* **Task to carry out**
Each line from the beginning of the data below through the line containing "return [WAFER_Q +" should be repeated exactly, please.
####################
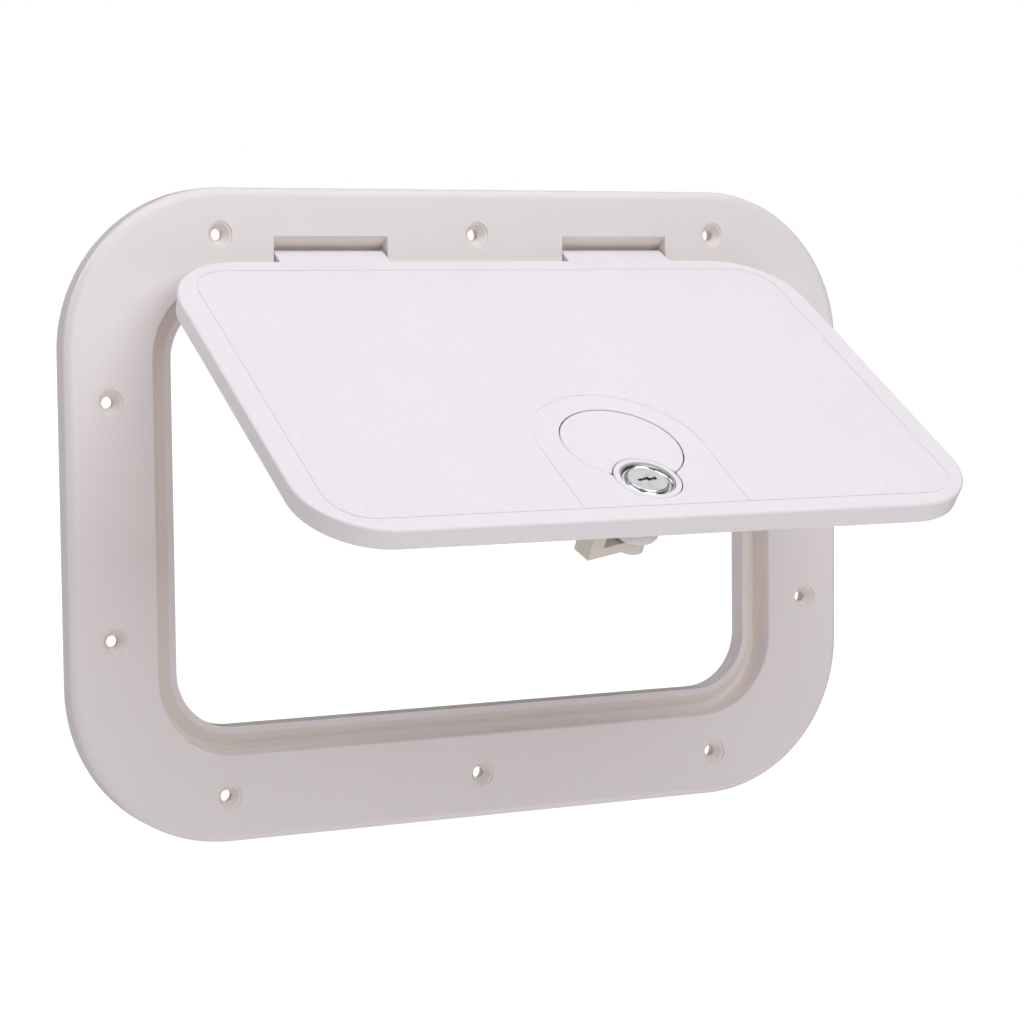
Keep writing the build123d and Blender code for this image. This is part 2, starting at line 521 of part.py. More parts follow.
def build_lock_nut():
    """The hexagon nut that clamps the lock into the latch housing."""
    z = on_lid(LOCK_D)
    y0 = FACE_Y + CUP_DEPTH + TOOTH_WASHER_T
    face = Plane.XZ.offset(-y0) * (Pos(0, z) * RegularPolygon(NUT_R, 6))
    nut = extrude(face, amount=NUT_T, dir=(0, 1, 0))
    nut = chamfer(nut.faces().sort_by(Axis.Y)[-1].edges(), NUT_EDGE)
    return nut - disc(0, z, LOCK_BODY_R + LOCK_FIT, y0 - PAST, y0 + NUT_T + PAST)


def keyway(q0, q1, grow):
    """The lock's stepped key slot: two bars side by side that share a middle piece."""
    z, lap = on_lid(LOCK_D), KEYWAY_LAP + grow
    half, width = KEYWAY_HALF + grow, KEYWAY_BAR + grow
    y0, y1 = FACE_Y + q0, FACE_Y + q1
    upper = bar(-half, lap, y0, y1, z - KEYWAY_STEP, z + width - KEYWAY_STEP)
    lower = bar(-lap, half, y0, y1, z - width + KEYWAY_STEP, z + KEYWAY_STEP)
    return upper + lower


def wafer_qs():
    """How deep each wafer lies."""
    return [WAFER_Q + k * WAFER_PITCH for k in range(WAFER_COUNT)]


def build_key_plug():
    """The plug that the key turns, with its wafer slots, tail and square for the cam."""
    z, square = on_lid(LOCK_D), TAIL_SQUARE / 2
    plug = disc(0, z, PLUG_R, FACE_Y + PLUG_Q, FACE_Y + PLUG_END)
    plug = fillet(plug.faces().sort_by(Axis.Y)[0].edges(), PLUG_EDGE_R)
    plug += disc(0, z, TAIL_R, FACE_Y + PLUG_END - JOIN, FACE_Y + CAM_Q)
    plug += bar(-square, square, FACE_Y + CAM_Q - JOIN, FACE_Y + TAIL_END, z - square, z + square)
    plug -= keyway(PLUG_Q - PAST, KEYWAY_END, 0)
    for q in wafer_qs():
        half, end = WAFER_W / 2 + WAFER_FIT, WAFER_L / 2 + WAFER_FIT
        y0, y1 = FACE_Y + q - WAFER_FIT, FACE_Y + q + WAFER_T + WAFER_FIT
        plug -= bar(-end, PLUG_R + PAST, y0, y1, z - half, z + half)
    thread_y = FACE_Y + TAIL_END - CAM_SCREW_DEPTH
    return plug - disc(0, z, CAM_SCREW_R + PIN_FIT, thread_y, FACE_Y + TAIL_END + PAST)


def build_keyway_shutter():
    """The small bevelled shutter that closes the key slot below the plug's face."""
    shutter = keyway(SHUTTER_Q, SHUTTER_Q + SHUTTER_T, -SHUTTER_FIT)
    return chamfer(shutter.faces().sort_by(Axis.Y)[0].edges(), SHUTTER_EDGE)


def build_lock_wafers():
    """The lock's wafers: thin plates, each with a window for the key."""
    z = on_lid(LOCK_D)
    wafers = []
    for q in wafer_qs():
        y0, y1 = FACE_Y + q, FACE_Y + q + WAFER_T
        plate = bar(-WAFER_L / 2, WAFER_L / 2, y0, y1, z - WAFER_W / 2, z + WAFER_W / 2)
        window = bar(-KEYWAY_HALF, KEYWAY_HALF, y0 - PAST, y1 + PAST, z - KEYWAY_BAR, z + KEYWAY_BAR)
        wafers.append(plate - window)
    return Compound(wafers)


def build_cam():
    """The moulded cam: a hub on the tail's square, an arm, and a tall end that catches behind the neck."""
    z = on_lid(LOCK_D)
    y0, y1 = FACE_Y + CAM_Q, FACE_Y + CAM_Q + CAM_T
    cam = disc(0, z, CAM_HUB_R, y0, FACE_Y + CAM_HUB_END)
    cam += bar(-CAM_REACH, 0, y0, y1, z - CAM_W / 2, z + CAM_W / 2)
    catch = bar(-CAM_REACH, CAM_CATCH_L - CAM_REACH, FACE_Y + CAM_CATCH_Q, y1, z - CAM_W / 2, z + CAM_W / 2)
    outer_edge = catch.edges().filter_by(Axis.Z).sort_by(lambda edge: edge.center().X + edge.center().Y)[0]
    cam += chamfer(outer_edge, CAM_CATCH_EDGE)
    square = TAIL_SQUARE / 2 + SHUTTER_FIT
    cam -= bar(-square, square, y0 - PAST, y1 + PAST, z - square, z + square)
    cam -= disc(0, z, CAM_WASHER_R + LOCK_FIT, y1, FACE_Y + CAM_HUB_END + PAST)
    return turned_cam(cam)


def turned_cam(shape):
    """Turns a piece with the plug, from pointing left to where it stands at rest."""
    return shape.rotate(Axis((0, 0, on_lid(LOCK_D)), (0, -1, 0)), CAM_TURN)


def build_cam_washer():
    """The washer under the cam's screw."""
    q0 = CAM_Q + CAM_T
    return lock_ring(CAM_WASHER_R, CAM_SCREW_R + LOCK_FIT, q0, q0 + CAM_WASHER_T)


def build_cam_screw():
    """The screw that holds the cam on the plug's tail."""
    z, head_y = on_lid(LOCK_D), FACE_Y + CAM_Q + CAM_T + CAM_WASHER_T
    head = disc(0, z, CAM_SCREW_HEAD_R, head_y, head_y + CAM_SCREW_HEAD_T)
    head = fillet(head.faces().sort_by(Axis.Y)[-1].edges(), CAM_SCREW_HEAD_T / 2)
    shank = disc(0, z, CAM_SCREW_R, FACE_Y + TAIL_END - CAM_SCREW_DEPTH + LOCK_GAP, head_y + LOCK_GAP)
    return head + shank - cross_slot(0, z, CAM_SCREW_SLOT, head_y + SLOT_DEPTH)


# ---- the assembly ----

def swung_open(shape):
    """A closed lid's piece, swung open about the hinge pins to where the lid stands at rest."""
    return shape.rotate(HINGE_AXIS, -REST_OPEN)


def main():
    hinge_pin = build_hinge_pin()
    still = {
        "hatch_frame": build_frame(),
        "hinge_pin_right": hinge_pin,
        "hinge_pin_left": mirror(hinge_pin, Plane.YZ),
    }
    carried = {
        "lid_panel": build_lid(),
        "lid_seal": build_lid_seal(),
        "latch_housing": build_latch_housing(),
        "latch_gasket": build_latch_gasket(),
        "latch_screws": build_latch_screws(),
        "pull_flap": build_pull_flap(),
        "flap_pin": build_flap_pin(),
        "flap_spring": build_flap_spring(),
        "lock_barrel": build_lock_barrel(),
        "lock_gasket": lock_ring(LOCK_HEAD_R - LOCK_FIT, LOCK_BODY_R + LOCK_GAP,
                                 LOCK_HEAD_Q + LOCK_HEAD_T, LOCK_HEAD_Q + LOCK_HEAD_T + LOCK_GASKET_T),
        "lock_washer": build_lock_washer(),
        "lock_nut": build_lock_nut(),
        "key_plug": turned_cam(build_key_plug()),
        "keyway_shutter": turned_cam(build_keyway_shutter()),
        "lock_wafers": turned_cam(build_lock_wafers()),
        "cam": build_cam(),
        "cam_washer": build_cam_washer(),
        "cam_screw": turned_cam(build_cam_screw()),
    }
    os.makedirs("parts", exist_ok=True)
    for name, shape in still.items():
        export_step(shape, f"parts/{name}.step")
    for name, shape in carried.items():
        export_step(swung_open(shape), f"parts/{name}.step")


main()
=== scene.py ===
"""Looks for the deck hatch: its finishes, the fine moulded detail, the light and the camera.

Everything is in metres in the part's own frame. The lid stands open at rest, so what lies on it is worked
out on the shut lid, as (x, d, q): x to the right, d from the lid's hinge edge and q below its top surface.
"""

import json
from math import cos, hypot, pi, radians, sin, tau

import bpy
import numpy as np
from mathutils import Matrix, Vector


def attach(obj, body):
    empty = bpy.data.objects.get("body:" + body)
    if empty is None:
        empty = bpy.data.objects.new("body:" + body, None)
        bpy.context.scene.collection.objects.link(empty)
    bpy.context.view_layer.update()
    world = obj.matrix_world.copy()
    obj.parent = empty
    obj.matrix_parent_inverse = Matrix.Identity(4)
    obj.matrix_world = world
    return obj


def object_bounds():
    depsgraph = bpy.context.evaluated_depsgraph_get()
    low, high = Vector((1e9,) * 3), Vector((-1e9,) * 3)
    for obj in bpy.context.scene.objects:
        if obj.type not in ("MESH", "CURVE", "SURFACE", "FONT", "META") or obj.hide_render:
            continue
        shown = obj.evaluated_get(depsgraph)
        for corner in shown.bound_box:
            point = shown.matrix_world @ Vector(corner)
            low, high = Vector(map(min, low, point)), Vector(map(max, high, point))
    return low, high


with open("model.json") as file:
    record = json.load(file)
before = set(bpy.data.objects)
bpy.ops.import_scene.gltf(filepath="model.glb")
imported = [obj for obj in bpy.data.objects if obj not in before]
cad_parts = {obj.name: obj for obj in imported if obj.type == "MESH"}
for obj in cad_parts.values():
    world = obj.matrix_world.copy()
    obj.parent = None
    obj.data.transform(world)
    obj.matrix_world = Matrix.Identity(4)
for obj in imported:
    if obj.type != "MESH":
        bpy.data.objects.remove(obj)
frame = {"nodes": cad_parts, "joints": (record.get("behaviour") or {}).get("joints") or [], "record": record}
CAD_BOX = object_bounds()
NODES = frame["nodes"]
JOINTS = {joint["name"]: joint for joint in frame["joints"]}
MM = 0.001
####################
* **Finished exercise**
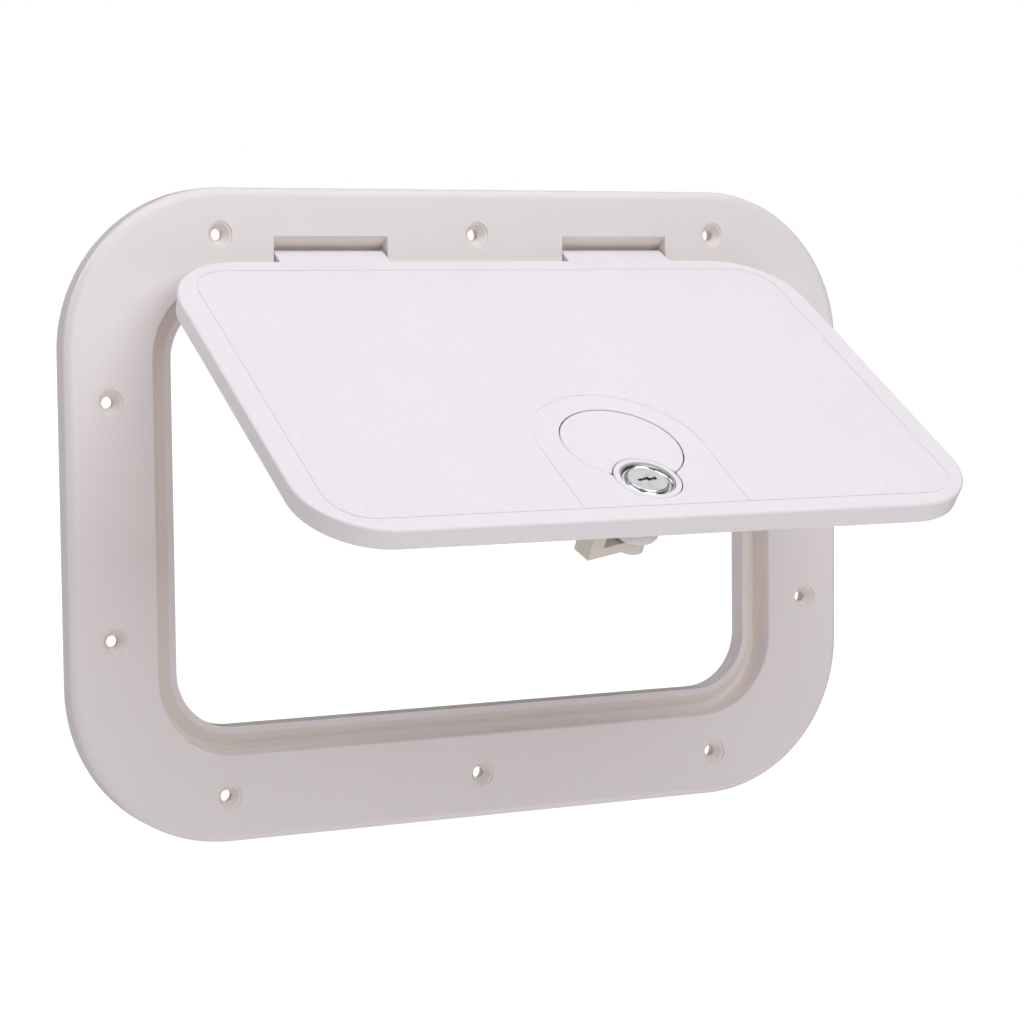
Keep writing the build123d and Blender code for this image. This is part 2, starting at line 521 of part.py. More parts follow.
def build_lock_nut():
    """The hexagon nut that clamps the lock into the latch housing."""
    z = on_lid(LOCK_D)
    y0 = FACE_Y + CUP_DEPTH + TOOTH_WASHER_T
    face = Plane.XZ.offset(-y0) * (Pos(0, z) * RegularPolygon(NUT_R, 6))
    nut = extrude(face, amount=NUT_T, dir=(0, 1, 0))
    nut = chamfer(nut.faces().sort_by(Axis.Y)[-1].edges(), NUT_EDGE)
    return nut - disc(0, z, LOCK_BODY_R + LOCK_FIT, y0 - PAST, y0 + NUT_T + PAST)


def keyway(q0, q1, grow):
    """The lock's stepped key slot: two bars side by side that share a middle piece."""
    z, lap = on_lid(LOCK_D), KEYWAY_LAP + grow
    half, width = KEYWAY_HALF + grow, KEYWAY_BAR + grow
    y0, y1 = FACE_Y + q0, FACE_Y + q1
    upper = bar(-half, lap, y0, y1, z - KEYWAY_STEP, z + width - KEYWAY_STEP)
    lower = bar(-lap, half, y0, y1, z - width + KEYWAY_STEP, z + KEYWAY_STEP)
    return upper + lower


def wafer_qs():
    """How deep each wafer lies."""
    return [WAFER_Q + k * WAFER_PITCH for k in range(WAFER_COUNT)]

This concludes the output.